Selain permasalahan izin, dugaan ketidaksesuaian fisik proyek RS Pratama Kerinci juga semakin menjadi sorotan.
Warga dan aktivis mendesak BPK RI melakukan audit khusus terkait adanya kejanggalan dalam proyek ini, termasuk potensi ketidaksesuaian spesifikasi yang bisa berujung pada pemborosan anggaran.
Kontraktor proyek ini, PT Bumi Delta Hatten, juga memiliki rekam jejak buruk, termasuk masalah dalam proyek Ruang Terbuka Hijau (RTH) Rp 35 miliar di Kota Jambi.

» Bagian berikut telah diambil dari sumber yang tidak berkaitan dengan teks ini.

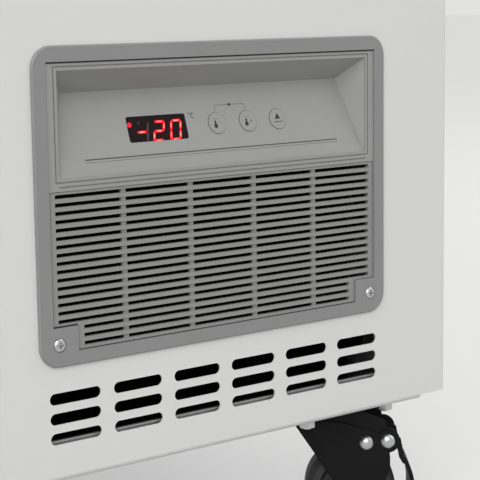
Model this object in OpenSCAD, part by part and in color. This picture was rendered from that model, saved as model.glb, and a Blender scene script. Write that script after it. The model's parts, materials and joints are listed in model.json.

Fakta bahwa Pejabat Pembuat Komitmen (PPK) proyek ini mundur sejak awal pencairan termin pertama semakin memperkuat kecurigaan adanya masalah besar dalam pengelolaan anggaran.
Publik juga patut mencermati adakah pihak-pihak tertentu yang berkepentingan dengan perubahan tipe RS ini?
Apakah perubahan ini dilakukan untuk kepentingan masyarakat, atau sekadar cara memuluskan proyek dan aliran anggaran tanpa kontrol ketat dari pusat?
KPK, Kejaksaan, atau BPK RI Diminta Bertindak
Jika RS Pratama Kerinci tetap dipaksakan beroperasi sebagai RS Tipe D tanpa izin yang sah, maka dampaknya bisa sangat luas:
- Semua layanan yang diberikan berpotensi ilegal, karena tidak sesuai dengan izin awal dari Kemenkes RI.
- Pengadaan alat kesehatan senilai miliaran rupiah bisa bermasalah, karena pengadaannya dilakukan dengan spesifikasi yang tidak sesuai izin awal.
- Pejabat terkait bisa terseret ke ranah hukum, baik dalam kasus penyalahgunaan wewenang, pemborosan anggaran, atau bahkan dugaan korupsi.
Jika pemerintah pusat dan aparat hukum tidak segera turun tangan, bukan tidak mungkin kasus ini akan menjadi skandal besar di Jambi.
Akankah RS Pratama Kerinci berubah menjadi kebanggaan masyarakat, atau justru menjadi proyek gagal yang mencoreng nama daerah?